_What you need to do:_ For this exercise, copy out each line of the material below that includes "scene".

_Dataset excerpt:_
....
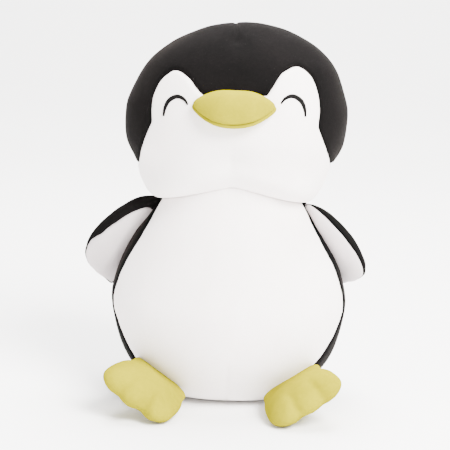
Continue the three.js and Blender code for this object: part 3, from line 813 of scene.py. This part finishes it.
def sew_beak(pillow):
    skin = pillow.skin
    pillow.carve(-0.4 * wave(skin.extra["local"], 15, 41))
    pillow.set_down()
    skin.cut((1.0 - skin.extra["sweep"]) * 12 * MM, "whole", "upper", "lower")
    uneven = np.clip(0.75 + 0.6 * wave(skin.v, 9 * MM, 43), 0, 1)
    skin.groove(skin.seams[0], 2.0 * MM, 2.2 * MM, 0.3 * MM, 42, share=uneven)
    return skin


# ---- eyes: arches of satin stitch --------------------------------------------------------------------
EYE_SPREAD, EYE_HEIGHT, EYE_SPAN, EYE_STROKE = 41.0, -3.7, 9.5, 3.2
EYE_ARCH = [[-0.86, 1], [-0.55, 4.8], [0, 6.6], [0.6, 3.6], [0.9, -2], [0.98, -7.6]]


def build_eye(name, mirror, face_tree):
    arch = catmull([[x * EYE_SPAN, z + EYE_HEIGHT] for x, z in EYE_ARCH], 260)
    ahead = np.gradient(arch, axis=0)
    ahead /= np.linalg.norm(ahead, axis=1, keepdims=True)
    side = np.stack([-ahead[:, 1], ahead[:, 0]], 1)
    t = np.linspace(0, 1, len(arch))
    half = EYE_STROKE / 2 * (0.22 + 0.78 * np.sin(math.pi * (0.06 + 0.88 * t)))
    stitch = 0.5 + 0.5 * np.cos(np.arange(len(arch)) * math.pi * 0.5)
    lift_to = UNEVEN / 2 if mirror > 0 else 0
    steps = np.linspace(-1, 1, 9)
    section = np.sqrt(np.clip(1 - steps**2, 0, 1))
    ahead_way = Vector(HEAD_TURN @ np.array([0, 1.0, 0]))
    rows = []
    for i in range(len(arch)):
        row = []
        for k, s in enumerate(steps):
            spot = arch[i] + side[i] * half[i] * s
            across, up = mirror * (EYE_SPREAD + spot[0]), spot[1] + lift_to
            local = np.array([HEAD_CENTRE[0] + across, -140.0, HEAD_CENTRE[2] + up])
            hit, way, _, _ = face_tree.ray_cast(Vector(head_world(local)), ahead_way)
            proud = (0.15 + 0.62 * section[k] + 0.1 * stitch[i] * section[k]) * MM
            row.append((hit + way * proud, hit - way * 0.5 * MM))
        rows.append(row)
    wide, long = len(steps), len(rows)
    points = [r[k][0] for r in rows for k in range(wide)] + [r[k][1] for r in rows for k in range(wide)]
    n = wide * long
    faces = []
    for i in range(long - 1):
        for k in range(wide - 1):
            a, b, c, d = i * wide + k, i * wide + k + 1, (i + 1) * wide + k + 1, (i + 1) * wide + k
            faces += [(a, b, c, d), (d + n, c + n, b + n, a + n)]
        a, b = i * wide, (i + 1) * wide
        faces += [(a, b, b + n, a + n)]
        a, b = a + wide - 1, b + wide - 1
        faces += [(b, a, a + n, b + n)]
    for k in range(wide - 1):
        a, b = k, k + 1
        faces += [(b, a, a + n, b + n)]
        a, b = (long - 1) * wide + k, (long - 1) * wide + k + 1
        faces += [(a, b, b + n, a + n)]
    if mirror > 0:
        faces = [f[::-1] for f in faces]
    return mesh_object(name, points, faces)


# ---- label -------------------------------------------------------------------------------------------
def build_label():
    """A blank ribbon folded in half, its two ends caught in the back seam."""
    joint = JOINTS["label_flap"]
    up = Vector(joint["axis"]).normalized()
    out = Vector((0, 1, 0))
    out = (out - up * out.dot(up)).normalized()
    across = up.cross(out)
    long, wide, ribbon, fold = 24.0, 15.0, 0.45, 0.8
    root = Vector(joint["pos_m"]) - out * 1.0 * MM
    half = fold / 2
    loop = [
        [-3, half],
        [8, half + 0.35],
        [18, half + 0.3],
        [long - 0.7, half],
        [long, 0],
        [long - 0.7, -half],
        [18, -half - 0.1],
        [8, -half - 0.25],
        [-3, -half],
    ]
    path = catmull(loop, 70)
    ahead = np.gradient(path, axis=0)
    ahead /= np.linalg.norm(ahead, axis=1, keepdims=True)
    off = np.stack([-ahead[:, 1], ahead[:, 0]], 1) * ribbon / 2
    rows = 18
    points, faces = [], []
    for j in range(rows):
        s = j / (rows - 1)
        for sign in (1, -1):
            for i, q in enumerate(path + sign * off):
                curl = 0.6 * math.sin(q[0] / long * 2.4) * (s - 0.4)
                points.append(root + (out * q[0] + across * (q[1] + curl) + up * (s - 0.5) * wide) * MM)
    n = len(path)
    for j in range(rows - 1):
        a, b = j * 2 * n, (j + 1) * 2 * n
        for i in range(n - 1):
            faces += [(a + i, a + i + 1, b + i + 1, b + i)]
            faces += [(b + n + i, b + n + i + 1, a + n + i + 1, a + n + i)]
        for i in (0, n - 1):
            f = (a + i, b + i, b + n + i, a + n + i)
            faces.append(f if i == 0 else f[::-1])
    for j, way in ((0, 1), (rows - 1, -1)):
        a = j * 2 * n
        for i in range(n - 1):
            f = (a + i, a + n + i, a + n + i + 1, a + i + 1)
            faces.append(f[::way])
    return mesh_object("care_label_ribbon", points, faces)


# ---- put together --------------------------------------------------------------------------------------
HEAD_EASE, BODY_EASE = 26 * MM, 16 * MM  # how far from the neck ring each skin is evened out

body_skin, body_ring = build_body()
head_skin, head_ring = build_head()
meet_ring(head_skin, head_ring, body_skin, body_ring)
soften_body(body_skin, body_ring)
soften_head(head_skin, head_ring)
meet_ring(head_skin, head_ring, body_skin, body_ring)
eased = ((head_skin, head_ring, HEAD_EASE, 30), (body_skin, body_ring, BODY_EASE, 12))
for skin, ring, ease, rounds in eased:
    near_neck, _ = skin.seam_reach(ring, ease)
    skin.relax(0.6 * (1 - smooth(near_neck / ease)), ring, rounds)
    skin.extra["normal"] = skin.normals()

TORSO = [
    ("belly", "belly_panel_cloth", WHITE, "white_plush", ["belly_panel", "body_stuffing"]),
    ("back_left", "back_panel_left_cloth", BLACK, "black_plush", ["back_panel_left"]),
    ("back_right", "back_panel_right_cloth", BLACK, "black_plush", ["back_panel_right"]),
]
for panel, name, material, slot, nodes in TORSO:
    made = dress(body_skin.piece(panel, name), material, nodes)
    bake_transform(made)
base = dress(body_skin.piece("base", "base_panel_cloth"), WHITE, ["base_panel"])
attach(base, "torso")

HEAD = [
    ("face", "face_panel_cloth", WHITE, "white_plush", ["face_panel", "head_stuffing", "neck_stuffing"]),
    ("hood_front", "hood_front_cloth", BLACK, "black_plush", ["hood_front_panel"]),
    ("hood_back_left", "hood_back_left_cloth", BLACK, "black_plush", ["hood_back_panel_left"]),
    ("hood_back_right", "hood_back_right_cloth", BLACK, "black_plush", ["hood_back_panel_right"]),
]
head_pieces = {}
for panel, name, material, slot, nodes in HEAD:
    made = dress(head_skin.piece(panel, name), material, nodes)
    head_pieces[panel] = made
    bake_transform(made)

bpy.context.view_layer.update()
face_tree = BVHTree.FromObject(head_pieces["face"], bpy.context.evaluated_depsgraph_get())
for name, mirror in (("left", 1), ("right", -1)):
    eye = build_eye(f"eye_{name}_stitches", mirror, face_tree)
    dress(eye, THREAD, [f"eye_{name}"])
    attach(eye, "head")

beak = sew_beak(build_beak())
for panel, nodes in (("upper", ["beak_upper_panel", "beak_stuffing"]), ("lower", ["beak_lower_panel"])):
    made = dress(beak.piece(panel, f"beak_{panel}_cloth"), YELLOW, nodes)
    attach(made, "head")


# The two sides of a hand-sewn toy differ a little. Each row: side, mirror, how far the flipper opens and
# the foot splays in degrees, the flipper's length, how far its black side wraps, and the toes' reach.
SIDES = [
    ("left", 1, 52, 13, 0.98, 0.0, 0.975),
    ("right", -1, 20, 21, 1.08, 0.2, 1.04),
]
for side, mirror, open_angle, splay, stretch, wrap, toes in SIDES:
    flipper = build_flipper(side, mirror, open_angle, stretch)
    skin = sew_flipper(flipper, side, wrap)
    outer_nodes = [f"flipper_outer_panel_{side}", f"flipper_stuffing_{side}"]
    inner_nodes = [f"flipper_inner_panel_{side}"]
    # the inner panels wear the darker copy of the white plush, painted shade
    looks = [("inner", WHITE_PAINTED_SHADE, "white_plush", inner_nodes), ("outer", BLACK, "black_plush", outer_nodes)]
    for panel, material, slot, nodes in looks:
        made = dress(skin.piece(panel, f"flipper_{panel}_{side}_cloth"), material, nodes)
        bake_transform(made)
    foot = build_foot(side, mirror, splay, toes)
    skin = sew_foot(foot, side)
    top_nodes = [f"foot_top_panel_{side}", f"foot_stuffing_{side}"]
    for panel, nodes in (("top", top_nodes), ("sole", [f"foot_sole_panel_{side}"])):
        made = skin.piece(panel, f"foot_{panel}_{side}_cloth")
        dress(made, YELLOW, nodes)
        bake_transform(made)

label = dress(build_label(), RIBBON, ["care_label"])
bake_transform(label)


# ---- floor, light and camera ----------------------------------------------------------------------------
def build_floor():
    """A pale floor that curves up into a backdrop far behind."""
    rise = catmull([[-4.0, 0], [0.6, 0], [1.1, 0], [1.6, 0.12], [2.0, 0.6], [2.1, 1.4], [2.1, 2.6]], 60)
    points = [(x, y, z) for y, z in rise for x in (-4.0, 4.0)]
    faces = [(2 * i, 2 * i + 1, 2 * i + 3, 2 * i + 2) for i in range(len(rise) - 1)]
    floor = mesh_object("studio_floor", points, faces)
    material, _, shader, _ = node_tools("pale_floor")
    shader.inputs["Base Color"].default_value = (0.9, 0.9, 0.9, 1)
    shader.inputs["Roughness"].default_value = 0.9
    floor.data.materials.append(material)


def area_light(name, where, size, power, colour):
    """A soft round lamp that points at the middle of the toy."""
    data = bpy.data.lights.new(name, "AREA")
    data.shape = "DISK"
    data.size = size
    data.energy = power
    data.color = colour
    lamp = bpy.data.objects.new(name, data)
    lamp.location = where
    lamp.rotation_euler = (Vector((0, 0, 0.15)) - Vector(where)).to_track_quat("-Z", "Y").to_euler()
    bpy.context.scene.collection.objects.link(lamp)


build_floor()
area_light("key", (0.9, -1.1, 1.5), 1.1, 230, (1.0, 0.98, 0.95))
area_light("fill", (-1.3, -1.2, 0.8), 1.4, 6, (1.0, 0.84, 0.82))
area_light("top", (0.1, 0.5, 1.7), 1.2, 130, (1.0, 0.98, 0.97))
world = bpy.data.worlds.new("studio")
world.use_nodes = True
sky = world.node_tree.nodes["Background"]
sky.inputs["Color"].default_value = (1.0, 1.0, 1.0, 1)
sky.inputs["Strength"].default_value = 1.7
bpy.context.scene.world = world

# The camera stands at the front, a little above, and is rolled slightly.
ELEVATION, ROLL, DISTANCE = math.radians(12), math.radians(2), 1.3
ACROSS = 0.3375  # what the frame spans at the toy, in metres
SENSOR = 36
SHIFT_RIGHT, SHIFT_UP = -0.0052, -0.0115
camera_data = bpy.data.cameras.new("camera")
camera_data.sensor_width = SENSOR
camera_data.lens = SENSOR * DISTANCE / ACROSS
camera = bpy.data.objects.new("camera", camera_data)
bpy.context.scene.collection.objects.link(camera)
right = Vector((1, 0, 0))
up = Vector((0, math.sin(ELEVATION), math.cos(ELEVATION)))
back = right.cross(up)
rolled_right = right * math.cos(ROLL) + up * math.sin(ROLL)
rolled_up = up * math.cos(ROLL) - right * math.sin(ROLL)
aim = Vector((0, 0, 0.14)) + rolled_right * SHIFT_RIGHT + rolled_up * SHIFT_UP
camera.matrix_world = frame_matrix(aim + back * DISTANCE, rolled_right, rolled_up, back)
bpy.context.scene.camera = camera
....
_Result:_
Continue the three.js and Blender code for this object: part 3, from line 813 of scene.py. This part finishes it.
    bpy.context.scene.collection.objects.link(lamp)
bpy.context.scene.world = world
bpy.context.scene.collection.objects.link(camera)
bpy.context.scene.camera = camera